Gov. Phil Murphy settled one question Tuesday for New Jersey’s 2,500 public schools and 1.4 million students in the midst of the coronavirus pandemic — but left plenty unanswered.
A week into his full “stay at home” order for New Jersey and its schools, Murphy started his daily COVID-19 press briefing with an announcement that the state would seek a waiver from the federal government on required standardized testing for students this spring, a contentious issue in this state.
Approval is all but assured, as the federal Department of Education has said it would approve the testing waivers for the hardest-hit states. New Jersey has the second highest number of confirmed coronavirus cases in the country.
“With students at home and not in their regular classrooms, it is simply not feasible for us to be able to move forward with testing in any meaningful way,” Murphy said in Newark.
“The number-one priority is for students to be able to work on the lessons before them and to use the time as best as possible to keep up with their current studies,” the governor continued. “Many parents have moved into a dual role as classroom educator, and it would not be fair for them to also pick up the role of test proctor as well.”
No word on length of closure
But at the same briefing, Murphy continued to hedge on how long schools would remain closed in favor of the remote learning now taking place, in a school year that now has just three months to go. He gave his familiar “until further notice.”
“That’s just not a decision we have made yet,” Murphy said to a question from NJ Spotlight. “I think folks should expect that schools will be closed for a meaningful period of time. That is hardly making news, I know, but when we have a more specific sense, I’ll give it to you.”
And even the long-expected cancellation of state testing raised some questions about what it would mean for students who are required under law to pass the tests for high school graduation come June.
A vast majority of the upcoming graduates are well-through the process at this point. Still, for the rest, Murphy said it would not change current graduation requirements that mandate passing either an 11th grade test or alternative measures, the latter of which take place in school settings. They include achieving certain thresholds on college-prep tests like the SAT or the ACT and a “portfolio appeal” process where a student’s classroom work is taken into consideration.
But when pressed on how that process would happen with schools shut down, Murphy said students wouldn’t be blocked from graduating due to either the changes or the new uncertainty about the end of the school year. Separate state guidance has laid out that the portfolio appeal process should continue.
“We are not going to prevent students from graduating high school due to the decisions we are making about standardized testing or how long schools will be open,” the governor said.
Once the waiver is approved by Washington, Murphy said he would issue an executive order for the one-year suspension and hinted it could involve changes to other education mandates as well.

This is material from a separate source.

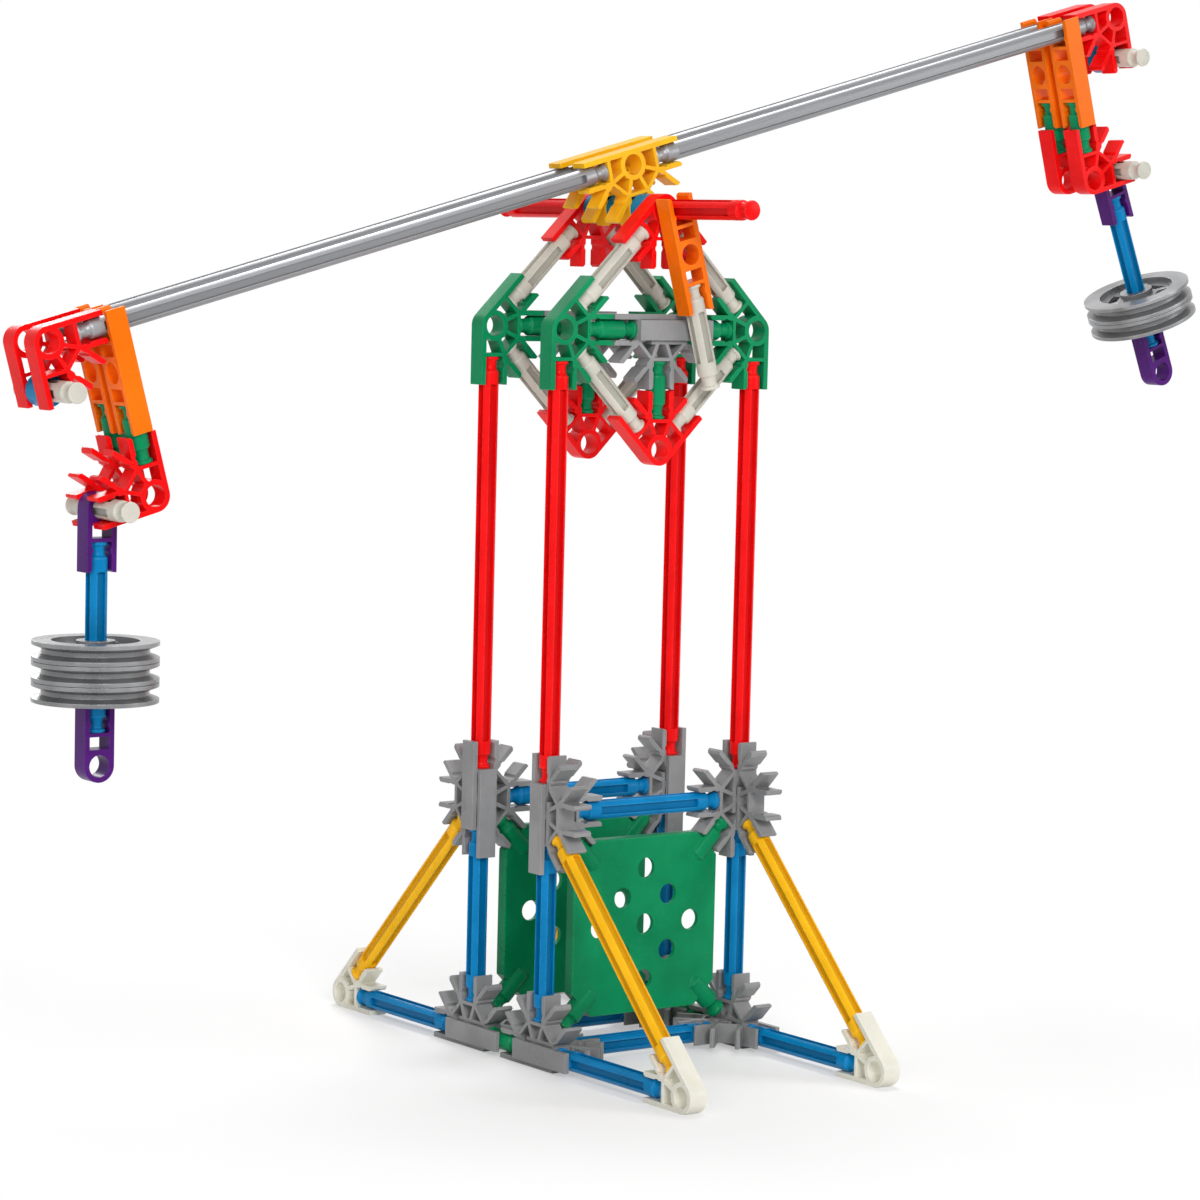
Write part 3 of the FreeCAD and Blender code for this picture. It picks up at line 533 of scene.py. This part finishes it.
# sunk is the mask of painted shade: 1 deep in a groove, 0 on the lands.
sunk = np.clip((ROD - reach) / (ROD - 1.25 * GROOVE_FLOOR), 0.0, 1.0)
print("on a lip", int(on_lip.sum()), "in a groove", int((sunk > 0.5).sum()))

# %% [markdown]
# ## The profile of a rod's end
# Every rod has the same ends, whatever its length: a thin disc, a narrow neck for the jaws of a connector,
# and a round collar from which the grooves start. The table goes inwards from the end. Its columns are
# millimetres from the end, the radius, how much of the groove is cut, and how worn the place is. The rows
# come closer together where the outline turns, because that is where a rounding needs them.

# %% The end's table
PROFILE = np.array([
    (0.00, 0.00, 0, 0), (0.00, 2.55, 0, 0), (0.08, 2.82, 0, 1), (0.30, 2.98, 0, 1), (0.45, 3.00, 0, 0),
    (0.72, 3.00, 0, 0), (0.90, 2.92, 0, 1), (1.02, 2.70, 0, 1), (1.25, 2.38, 0, 0), (1.70, 2.22, 0, 0),
    (2.40, 2.20, 0, 0), (3.30, 2.22, 0, 0), (3.95, 2.40, 0, 0), (4.30, 2.70, 0, 0), (4.50, 2.95, 0, 1),
    (4.72, 3.07, 0, 1), (5.00, 3.10, 0, 0), (8.30, 3.10, 0, 0), (8.60, 3.10, 0, 0), (8.72, 3.10, 1, 0),
    (8.90, 3.10, 1, 0)])
print("profile rows", len(PROFILE), "grooves start", PROFILE[PROFILE[:, 2] > 0][0, 0], "mm from the end")

# %% [markdown]
# ## Where each rod lies
# One node may hold several rods, such as all four posts. Their places could be copied from the part's
# source, but then a change there would leave the rods behind, so they are read from the node itself.
# Corners that share an edge belong to one solid, and passing the lowest label from neighbour to neighbour
# gathers them. The longest direction of a solid is the rod's axis, and its first and last points are the
# two end discs.

# %% The ends of the rods in a node
def solids_of(node):
    """The corner points of each solid in a node: joined corners take the lowest label until all agree."""
    mesh = frame["nodes"][node].data
    corners = np.zeros((len(mesh.vertices), 3), np.float32)
    mesh.vertices.foreach_get("co", corners.ravel())
    links = np.zeros((len(mesh.edges), 2), np.int32)
    mesh.edges.foreach_get("vertices", links.ravel())
    points, merged = np.unique(np.round(corners, 7), axis=0, return_inverse=True)
    first, second = merged.ravel()[links].T
    label = np.arange(len(points))
    while (label[first] != label[second]).any():
        lowest = np.minimum(label[first], label[second])
        np.minimum.at(label, first, lowest)
        np.minimum.at(label, second, lowest)
    return [points[label == name].astype(float) for name in np.unique(label)]


def end_discs(solid, thin=0.2 * MM):
    """The centres of both end discs: the mean of the points at each end of the solid's longest direction."""
    way = np.linalg.svd(solid - solid.mean(0), full_matrices=False)[2][0]
    along = solid @ way
    return solid[along < along.min() + thin].mean(0), solid[along > along.max() - thin].mean(0)


rods_of = {node: [end_discs(solid) for solid in solids_of(node)] for node in rod_nodes}
for node, rods in rods_of.items():
    print(node, len(rods), "of", round(float(np.linalg.norm(rods[0][1] - rods[0][0])) / MM, 1), "mm")

# %% [markdown]
# ## The surface of a rod
# A rod is a surface of two parameters: how far along, and how far round. At a station where nothing is cut,
# the ring is the circle at the profile's radius, and where the groove is cut, it is the grooved section.
# The two have the same number of points, so any share of the cut is a plain blend of them. The second end
# is the first one's table, read backwards. A rod shorter than two ends and a bit, as the short green ones
# are, just has no grooves.

# %% All the points of a rod at once
MIDDLE_ROOM = 1.0 * MM


def rod_surface(start, end, across):
    """point(s, k) = start + way * s + circle(k) * radius(s) * (1 - cut(s)) + section(k) * cut(s)."""
    length = np.linalg.norm(end - start)
    way = (end - start) / length
    across = across - way * (across @ way)
    across = across / np.linalg.norm(across)
    other = np.cross(way, across)
    near = PROFILE[PROFILE[:, 0] * MM < length / 2 - MIDDLE_ROOM]
    station = np.concatenate([near[:, 0] * MM, length - near[::-1, 0] * MM])
    radius, cut, wear = np.concatenate([near[:, 1:], near[::-1, 1:]]).T
    flat = circle * (radius * MM * (1 - cut))[:, None, None] + section * cut[:, None, None]
    points = start + way * station[:, None, None] + across * flat[:, :, :1] + other * flat[:, :, 1:]
    # The second array is the worn mask, and the third is the painted shade in the grooves.
    return points, np.maximum(wear[:, None], cut[:, None] * on_lip), cut[:, None] * sunk


for node, rods in rods_of.items():
    print(node, "rings and points round:", rod_surface(*rods[0], np.array([0.6, 0.8, 0.0]))[0].shape[:2])

# %% [markdown]
# ## Grids to a mesh
# A grid of points becomes faces by plain counting: each face takes a point, its neighbour round the ring
# and the same two on the next ring. The first and last ring have shrunk to a point, so merging the doubles
# there closes the end discs. All the rods of a node go into one mesh, because the node is one piece.

# %% Join the grids of a node
SAME_POINT = 0.0001 * MM
CREASE_ANGLE = math.radians(34)


def grid_mesh(name, grids, edges, groove_shades):
    """Quads between neighbouring points, closed round the second parameter, with the two attributes."""
    points, faces, start = [], [], 0
    for grid in grids:
        rows, columns = grid.shape[:2]
        index = start + np.arange(rows * columns).reshape(rows, columns)
        beside = np.roll(index, -1, axis=1)
        faces.append(np.stack([index[:-1], beside[:-1], beside[1:], index[1:]], axis=-1).reshape(-1, 4))
        points.append(grid.reshape(-1, 3))
        start += rows * columns
    mesh = bpy.data.meshes.new(name)
    mesh.from_pydata(np.concatenate(points).tolist(), [], np.concatenate(faces).tolist())
    # edge carries the worn mask, and deep carries the painted shade.
    for attribute, values in (("edge", edges), ("deep", groove_shades)):
        values = np.concatenate([value.ravel() for value in values]).astype(np.float32)
        mesh.attributes.new(attribute, "FLOAT", "POINT").data.foreach_set("value", values)
    work = bmesh.new()
    work.from_mesh(mesh)
    bmesh.ops.remove_doubles(work, verts=work.verts, dist=SAME_POINT)
    bmesh.ops.recalc_face_normals(work, faces=work.faces)
    work.to_mesh(mesh)
    work.free()
    mesh.shade_smooth()
    mesh.set_sharp_from_angle(angle=CREASE_ANGLE)
    return mesh


print("grids to join:", sum(len(rods) for rods in rods_of.values()))

# %% [markdown]
# ## All the rods
# A rod clicks into a socket with a groove square to the connector's plate, so the grooves aren't at any
# angle. For the rods that lie in the plane of the tower or the beam, one groove faces along Y. For those
# that run along Y themselves it faces along X, leaning with the beam if they ride on it.

# %% Build the rods, node by node
for node, rods in rods_of.items():
    run = rods[0][1] - rods[0][0]
    along_y = abs(run[1]) > 0.9 * np.linalg.norm(run)
    lean = BEAM_LEAN if body_of[node] == "beam" else 0.0
    across = np.array([math.cos(lean), 0.0, math.sin(lean)]) if along_y else np.array([0.0, 1.0, 0.0])
    grids, edges, groove_shades = zip(*(rod_surface(start, end, across) for start, end in rods))
    look = "silver_beam" if "beam_rods" in node else None
    piece = finish_piece(grid_mesh(node + "_rods", grids, edges, groove_shades), node, look)
    print(node, len(piece.data.polygons), "faces")

# %% [markdown]
# ## Which rays see plain white
# Behind the object and under it there is only white. A bright world and a glowing floor would do that, and
# they would also light the object from all sides and flatten it. The Light Path node tells the rays apart,
# so that the white can be kept for those of the camera, of reflections and of clear parts. The light that
# falls on the object doesn't see it.

# %% A mask for the rays that look rather than light
def looking_rays(tree):
    """1 for camera, glossy and transmission rays, 0 for the rays that gather light."""
    path = tree.nodes.new("ShaderNodeLightPath")
    ray_names = ("Is Camera Ray", "Is Glossy Ray", "Is Transmission Ray")
    camera_ray, gloss_ray, clear_ray = (Signal(tree, path.outputs[name]) for name in ray_names)
    return (camera_ray + gloss_ray + clear_ray).above(0.0, 0.5)


print("white is seen by camera, glossy and transmission rays")

# %% [markdown]
# ## The floor
# The object stands on a plain pale table that can't be told from the white behind it. A white floor lit by
# lamps never comes out even, and turning the lamps up until it does would bleach the object. So the floor
# is mixed: part matt, which takes the soft shadow at the feet, and part plain white, which grows to the
# whole of it a little way off. The base is narrow and deep, so x is stretched before the distance from its
# middle is taken.

# %% A matt floor that turns into plain white
FLOOR_HALF = 6.0
MATT_REACH, FADE, LEAST_WHITE = 0.16, 0.18, 0.40
corners = [(x * FLOOR_HALF, y * FLOOR_HALF, 0.0) for x, y in ((-1, -1), (1, -1), (1, 1), (-1, 1))]
floor_mesh = bpy.data.meshes.new("floor")
floor_mesh.from_pydata(corners, [], [(0, 1, 2, 3)])
floor = bpy.data.objects.new("floor", floor_mesh)
bpy.context.scene.collection.objects.link(floor)
floor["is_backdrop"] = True
ground = bpy.data.materials.new("ground")
ground.use_nodes = True
ground.node_tree.nodes.clear()
pen = Signal(ground.node_tree)
place = pen.node("ShaderNodeTexCoord", output="Object")
place = pen.node("ShaderNodeMapping", {}, {"Vector": place, "Scale": (1.5, 1.0, 1.0)})
distance = pen.node("ShaderNodeVectorMath", {"operation": "LENGTH"}, {0: place}, "Value")
far = distance.above(MATT_REACH, FADE)
matt = pen.node("ShaderNodeBsdfDiffuse", {}, {"Color": (0.92, 0.92, 0.92, 1.0)})
glow = pen.node("ShaderNodeEmission", {}, {"Color": (1.0, 1.0, 1.0, 1.0), "Strength": 1.0})
share = (far * (1.0 - LEAST_WHITE) + LEAST_WHITE) * looking_rays(ground.node_tree)
surround = pen.node("ShaderNodeMixShader", {}, {0: share, 1: matt, 2: glow})
output = ground.node_tree.nodes.new("ShaderNodeOutputMaterial")
ground.node_tree.links.new(surround.socket, output.inputs["Surface"])
floor_mesh.materials.append(ground)
print("floor", 2 * FLOOR_HALF, "m wide, matt as far as", MATT_REACH, "m from its middle")

# %% [markdown]
# ## The white around
# The world does the same as the far floor: it is plain white to look at, and a much dimmer, even fill as a
# light.

# %% A world with two strengths
FILL = 0.13
world = bpy.data.worlds.new("surround")
bpy.context.scene.world = world
world.use_nodes = True
strength = FILL + looking_rays(world.node_tree) * (1.0 - FILL)
background = world.node_tree.nodes["Background"]
background.inputs["Color"].default_value = (1.0, 1.0, 1.0, 1.0)
world.node_tree.links.new(strength.socket, background.inputs["Strength"])
print("world strength", FILL, "as a light, 1.0 to look at")

# %% [markdown]
# ## The lamps
# Glossy plastic needs something to reflect, and a soft shadow needs a broad source, so all the lamps are
# square panes as in a small studio. The one overhead, a little behind, throws the shadow forwards under the
# base. One above the camera and to its right lights the faces that look at it. The broadest stands to the
# left, so that the wheels reflect an even pane and no bright spot, and two weak ones open the right side
# and the back.

# %% Square lamps that face a point
def soft_lamp(name, place, size, power, target=(0.0, 0.0, 0.18)):
    """An area lamp at a place; its axes are the way back from the target, level to it, and the rest."""
    lamp = bpy.data.lights.new(name, "AREA")
    lamp.size = size
    lamp.energy = power
    item = bpy.data.objects.new(name, lamp)
    bpy.context.scene.collection.objects.link(item)
    back = np.subtract(place, target)
    back = back / np.linalg.norm(back)
    side = np.cross([0.0, 0.0, 1.0], back)
    side = side / np.linalg.norm(side)
    turn = np.eye(4)
    turn[:3] = np.stack([side, np.cross(back, side), back, place], axis=1)
    item.matrix_world = Matrix(turn.tolist())
    print(name, power, "W from", round(float(np.linalg.norm(place)), 2), "m")


soft_lamp("top_lamp", (0.35, 0.35, 1.40), 0.60, 13.5)
soft_lamp("front_lamp", (-0.50, -1.35, 0.80), 0.45, 11.5)
soft_lamp("left_lamp", (-1.20, -0.70, 0.60), 0.80, 6.0)
soft_lamp("right_lamp", (1.00, -1.00, 0.55), 0.50, 4.0)
soft_lamp("back_lamp", (0.20, 1.40, 0.70), 0.50, 5.0)

# %% [markdown]
# ## The camera
# The camera stands 1.2 metres off, at the height of the beam's axle and to the left of the front, and looks
# slightly down, so that the base is seen from above and the axle level. Its turn could be given as three
# Euler angles, but their order is easily confused. Built from three directions, the way it looks, level and
# upright, it can be read off.

# %% Place and turn the camera
CAMERA_PLACE = (-0.7211, -0.9719, 0.2506)
YAW, PITCH, ROLL = (math.radians(angle) for angle in (36.36, -5.20, 1.4))
SENSOR, FOCAL_LENGTH = 36.0, 116.88
look = np.array([math.sin(YAW) * math.cos(PITCH), math.cos(YAW) * math.cos(PITCH), math.sin(PITCH)])
level = np.array([math.cos(YAW), -math.sin(YAW), 0.0])
upright = np.cross(level, look)
turn = np.eye(4)
turn[:3, 0] = math.cos(ROLL) * level + math.sin(ROLL) * upright
turn[:3, 1] = math.cos(ROLL) * upright - math.sin(ROLL) * level
turn[:3, 2] = -look
turn[:3, 3] = CAMERA_PLACE
lens = bpy.data.cameras.new("camera")
lens.sensor_width = SENSOR
lens.lens = FOCAL_LENGTH
lens.clip_start = 0.01
camera = bpy.data.objects.new("camera", lens)
bpy.context.scene.collection.objects.link(camera)
camera.matrix_world = Matrix(turn.tolist())
bpy.context.scene.camera = camera
bpy.context.scene.view_settings.view_transform = "Standard"
print("lens", round(lens.lens, 1), "mm,", round(math.hypot(*CAMERA_PLACE[:2]), 2), "m from the axle")

# %% [markdown]
# ## The two boxes
# The finished pieces must not change the object's size, so the box of the packed model and the box of what
# is seen now are printed side by side.

# %% Print the two boxes
size = {"cad": cad_bounds, "visual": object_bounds()}
size = {name: [[float(value) for value in corner] for corner in box] for name, box in size.items()}
print("cad box", size["cad"], "visual box", size["visual"])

The department said it would also involve the suspension of standardized testing for students with limited English skills and other special needs. The order had yet to be released last night.
Welcome news in some quarters
Even with the lingering questions, Murphy’s announcement of the planned suspension of state testing was welcomed from some school groups, including the New Jersey Education Association, the state’s dominant teachers union that has long been a critic of the testing.
“NJEA supports the decision to eliminate standardized testing this year,“ texted Steve Baker, a spokesperson for the union. “Under these circumstances, there is no way to administer those tests and no justification for losing one minute of available instructional time. We are pleased that the [administration] is pursuing the waiver.”
In what has become an annual ritual that dominates the school day for weeks, the testing would have commenced in earnest in the next month, with exams administered to every student in grades 3-8 in language arts and math and then again in high schools in specific subject areas.
In place now for decades, the statewide exams are developed and administered through the state DOE, but as they are ordered through federal law, cancelling them requires a federal waiver.
But the testing here has been contentious to say the least, with New Jersey among the states that saw open protests several years ago and widespread “opt-outs” by students and their families.
Murphy ran for office on a platform that called for an immediate end to the PARCC testing the state had in place at the time. But that process turned out to be more complicated than maybe had been expected.
The state did technically end PARCC, as other states abandoned it as well. But the same online testing basically remains in place under a different name — Student Learning Assessments. And while the administration has said it plans to seek what it terms as a “next generation of testing,” that request for proposals has still not gone out as of several weeks ago.